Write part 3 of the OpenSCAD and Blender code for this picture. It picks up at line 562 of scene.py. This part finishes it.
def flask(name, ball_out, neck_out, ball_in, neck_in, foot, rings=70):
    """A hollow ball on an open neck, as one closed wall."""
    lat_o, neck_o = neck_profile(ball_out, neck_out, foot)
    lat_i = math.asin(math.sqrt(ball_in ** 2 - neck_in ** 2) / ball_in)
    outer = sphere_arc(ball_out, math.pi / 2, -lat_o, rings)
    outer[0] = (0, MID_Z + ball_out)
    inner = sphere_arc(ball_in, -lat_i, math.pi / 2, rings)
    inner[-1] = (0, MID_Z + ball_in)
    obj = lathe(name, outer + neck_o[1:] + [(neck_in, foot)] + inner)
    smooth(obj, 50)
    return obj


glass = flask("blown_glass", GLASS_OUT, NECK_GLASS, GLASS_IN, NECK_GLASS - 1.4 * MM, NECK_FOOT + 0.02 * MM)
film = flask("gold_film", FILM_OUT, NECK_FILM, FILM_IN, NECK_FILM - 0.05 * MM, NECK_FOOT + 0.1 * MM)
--
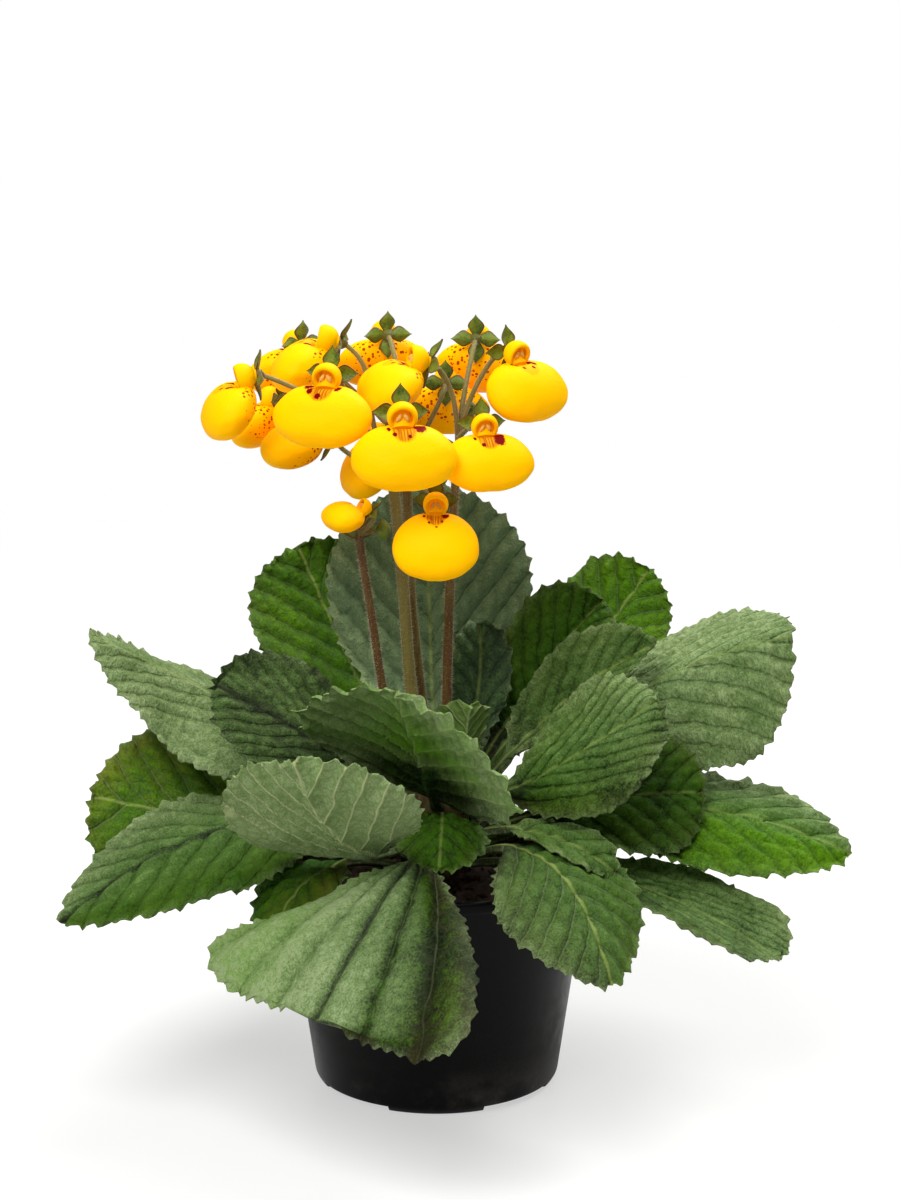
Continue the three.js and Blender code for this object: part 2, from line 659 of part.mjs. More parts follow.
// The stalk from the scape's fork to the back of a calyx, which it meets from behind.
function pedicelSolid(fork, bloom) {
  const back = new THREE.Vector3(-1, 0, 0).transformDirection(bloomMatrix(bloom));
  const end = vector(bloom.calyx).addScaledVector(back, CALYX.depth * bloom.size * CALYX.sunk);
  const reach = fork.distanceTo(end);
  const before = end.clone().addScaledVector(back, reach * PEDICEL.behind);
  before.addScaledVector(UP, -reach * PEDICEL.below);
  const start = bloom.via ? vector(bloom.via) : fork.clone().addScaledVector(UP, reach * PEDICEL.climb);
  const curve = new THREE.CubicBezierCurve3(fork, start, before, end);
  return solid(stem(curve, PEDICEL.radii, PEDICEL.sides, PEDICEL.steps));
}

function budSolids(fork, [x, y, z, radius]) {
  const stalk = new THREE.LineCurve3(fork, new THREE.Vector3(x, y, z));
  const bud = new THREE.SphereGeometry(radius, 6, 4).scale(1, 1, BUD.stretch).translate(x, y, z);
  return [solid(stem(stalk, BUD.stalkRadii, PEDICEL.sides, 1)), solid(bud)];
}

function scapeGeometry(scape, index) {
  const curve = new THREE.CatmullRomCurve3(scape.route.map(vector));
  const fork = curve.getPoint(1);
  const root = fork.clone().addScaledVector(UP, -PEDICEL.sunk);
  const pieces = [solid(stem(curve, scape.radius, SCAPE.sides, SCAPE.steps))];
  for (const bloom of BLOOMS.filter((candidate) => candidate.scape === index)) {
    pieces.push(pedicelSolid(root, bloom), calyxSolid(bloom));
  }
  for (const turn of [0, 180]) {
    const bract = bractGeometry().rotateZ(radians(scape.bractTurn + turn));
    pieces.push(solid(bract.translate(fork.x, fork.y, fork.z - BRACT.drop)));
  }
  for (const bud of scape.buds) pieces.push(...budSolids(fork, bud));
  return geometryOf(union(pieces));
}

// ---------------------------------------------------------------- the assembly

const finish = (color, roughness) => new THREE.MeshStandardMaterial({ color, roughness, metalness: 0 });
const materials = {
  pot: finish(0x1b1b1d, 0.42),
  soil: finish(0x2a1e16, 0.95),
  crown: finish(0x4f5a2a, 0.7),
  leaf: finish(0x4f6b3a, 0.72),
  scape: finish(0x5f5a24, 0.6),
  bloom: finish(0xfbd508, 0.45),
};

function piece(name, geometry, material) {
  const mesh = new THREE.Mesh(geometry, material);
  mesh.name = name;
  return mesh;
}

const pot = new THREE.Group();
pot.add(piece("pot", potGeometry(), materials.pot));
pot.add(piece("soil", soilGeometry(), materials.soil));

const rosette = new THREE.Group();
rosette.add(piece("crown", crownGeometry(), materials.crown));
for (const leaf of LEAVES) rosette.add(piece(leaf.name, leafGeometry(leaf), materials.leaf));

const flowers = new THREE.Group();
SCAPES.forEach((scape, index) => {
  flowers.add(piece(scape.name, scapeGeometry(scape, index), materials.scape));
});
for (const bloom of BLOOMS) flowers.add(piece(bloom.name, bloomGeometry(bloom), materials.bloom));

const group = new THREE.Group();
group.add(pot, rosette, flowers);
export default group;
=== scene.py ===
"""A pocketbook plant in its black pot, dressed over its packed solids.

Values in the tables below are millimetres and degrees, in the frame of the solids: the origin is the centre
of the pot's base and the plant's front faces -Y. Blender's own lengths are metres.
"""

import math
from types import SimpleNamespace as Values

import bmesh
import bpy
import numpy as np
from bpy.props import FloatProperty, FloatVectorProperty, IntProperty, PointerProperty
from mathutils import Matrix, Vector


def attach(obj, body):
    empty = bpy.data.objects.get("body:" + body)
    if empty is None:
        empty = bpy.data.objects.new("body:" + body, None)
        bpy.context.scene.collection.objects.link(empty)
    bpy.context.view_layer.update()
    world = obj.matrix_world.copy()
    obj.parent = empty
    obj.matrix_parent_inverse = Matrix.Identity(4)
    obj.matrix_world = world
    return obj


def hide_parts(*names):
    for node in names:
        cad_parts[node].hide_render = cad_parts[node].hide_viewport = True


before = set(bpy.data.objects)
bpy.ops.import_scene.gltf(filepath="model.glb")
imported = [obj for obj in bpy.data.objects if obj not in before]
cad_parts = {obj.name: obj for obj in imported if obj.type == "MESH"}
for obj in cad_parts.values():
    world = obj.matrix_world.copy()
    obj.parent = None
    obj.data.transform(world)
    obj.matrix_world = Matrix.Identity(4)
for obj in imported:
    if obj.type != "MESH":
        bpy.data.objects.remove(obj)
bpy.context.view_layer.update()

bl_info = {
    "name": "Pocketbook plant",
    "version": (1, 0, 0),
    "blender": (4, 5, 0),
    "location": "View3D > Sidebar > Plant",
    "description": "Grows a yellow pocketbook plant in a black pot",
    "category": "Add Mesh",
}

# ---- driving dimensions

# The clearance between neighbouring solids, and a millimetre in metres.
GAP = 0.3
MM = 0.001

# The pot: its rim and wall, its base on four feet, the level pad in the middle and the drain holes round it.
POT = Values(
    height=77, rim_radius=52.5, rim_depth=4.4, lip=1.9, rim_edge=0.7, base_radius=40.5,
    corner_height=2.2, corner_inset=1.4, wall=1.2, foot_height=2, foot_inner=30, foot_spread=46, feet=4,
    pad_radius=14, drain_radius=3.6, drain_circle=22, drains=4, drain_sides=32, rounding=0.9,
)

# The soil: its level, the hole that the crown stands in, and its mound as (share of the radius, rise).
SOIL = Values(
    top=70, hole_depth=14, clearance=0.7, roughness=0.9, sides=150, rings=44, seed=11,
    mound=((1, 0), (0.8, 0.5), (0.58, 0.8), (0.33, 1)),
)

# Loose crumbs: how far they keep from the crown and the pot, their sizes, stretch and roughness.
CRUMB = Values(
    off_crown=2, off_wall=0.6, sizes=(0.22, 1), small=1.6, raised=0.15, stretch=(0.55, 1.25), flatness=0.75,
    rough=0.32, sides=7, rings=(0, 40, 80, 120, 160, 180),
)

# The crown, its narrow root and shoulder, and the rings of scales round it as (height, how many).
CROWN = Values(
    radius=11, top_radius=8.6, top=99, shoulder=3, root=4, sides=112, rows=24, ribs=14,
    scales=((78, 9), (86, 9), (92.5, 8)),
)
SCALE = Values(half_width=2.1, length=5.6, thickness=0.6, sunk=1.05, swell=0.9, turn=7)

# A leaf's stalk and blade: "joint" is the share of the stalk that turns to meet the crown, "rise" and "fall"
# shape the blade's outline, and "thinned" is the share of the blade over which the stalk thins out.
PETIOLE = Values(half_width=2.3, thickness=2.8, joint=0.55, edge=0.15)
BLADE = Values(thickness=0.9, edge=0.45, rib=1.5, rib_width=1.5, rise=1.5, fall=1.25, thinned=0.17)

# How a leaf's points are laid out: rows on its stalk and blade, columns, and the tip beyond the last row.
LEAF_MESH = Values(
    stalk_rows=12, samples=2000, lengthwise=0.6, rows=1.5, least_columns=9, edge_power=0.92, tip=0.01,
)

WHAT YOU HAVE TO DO
From the entries above, give again exactly the lines running from the line with "bpy.data.objects.remove(obj)" to the line with "sunk=1.05, swell=0.9, turn=7)"; include both of those lines.

FINAL ANSWER
        bpy.data.objects.remove(obj)
bpy.context.view_layer.update()

bl_info = {
    "name": "Pocketbook plant",
    "version": (1, 0, 0),
    "blender": (4, 5, 0),
    "location": "View3D > Sidebar > Plant",
    "description": "Grows a yellow pocketbook plant in a black pot",
    "category": "Add Mesh",
}

# ---- driving dimensions

# The clearance between neighbouring solids, and a millimetre in metres.
GAP = 0.3
MM = 0.001

# The pot: its rim and wall, its base on four feet, the level pad in the middle and the drain holes round it.
POT = Values(
    height=77, rim_radius=52.5, rim_depth=4.4, lip=1.9, rim_edge=0.7, base_radius=40.5,
    corner_height=2.2, corner_inset=1.4, wall=1.2, foot_height=2, foot_inner=30, foot_spread=46, feet=4,
    pad_radius=14, drain_radius=3.6, drain_circle=22, drains=4, drain_sides=32, rounding=0.9,
)

# The soil: its level, the hole that the crown stands in, and its mound as (share of the radius, rise).
SOIL = Values(
    top=70, hole_depth=14, clearance=0.7, roughness=0.9, sides=150, rings=44, seed=11,
    mound=((1, 0), (0.8, 0.5), (0.58, 0.8), (0.33, 1)),
)

# Loose crumbs: how far they keep from the crown and the pot, their sizes, stretch and roughness.
CRUMB = Values(
    off_crown=2, off_wall=0.6, sizes=(0.22, 1), small=1.6, raised=0.15, stretch=(0.55, 1.25), flatness=0.75,
    rough=0.32, sides=7, rings=(0, 40, 80, 120, 160, 180),
)

# The crown, its narrow root and shoulder, and the rings of scales round it as (height, how many).
CROWN = Values(
    radius=11, top_radius=8.6, top=99, shoulder=3, root=4, sides=112, rows=24, ribs=14,
    scales=((78, 9), (86, 9), (92.5, 8)),
)
SCALE = Values(half_width=2.1, length=5.6, thickness=0.6, sunk=1.05, swell=0.9, turn=7)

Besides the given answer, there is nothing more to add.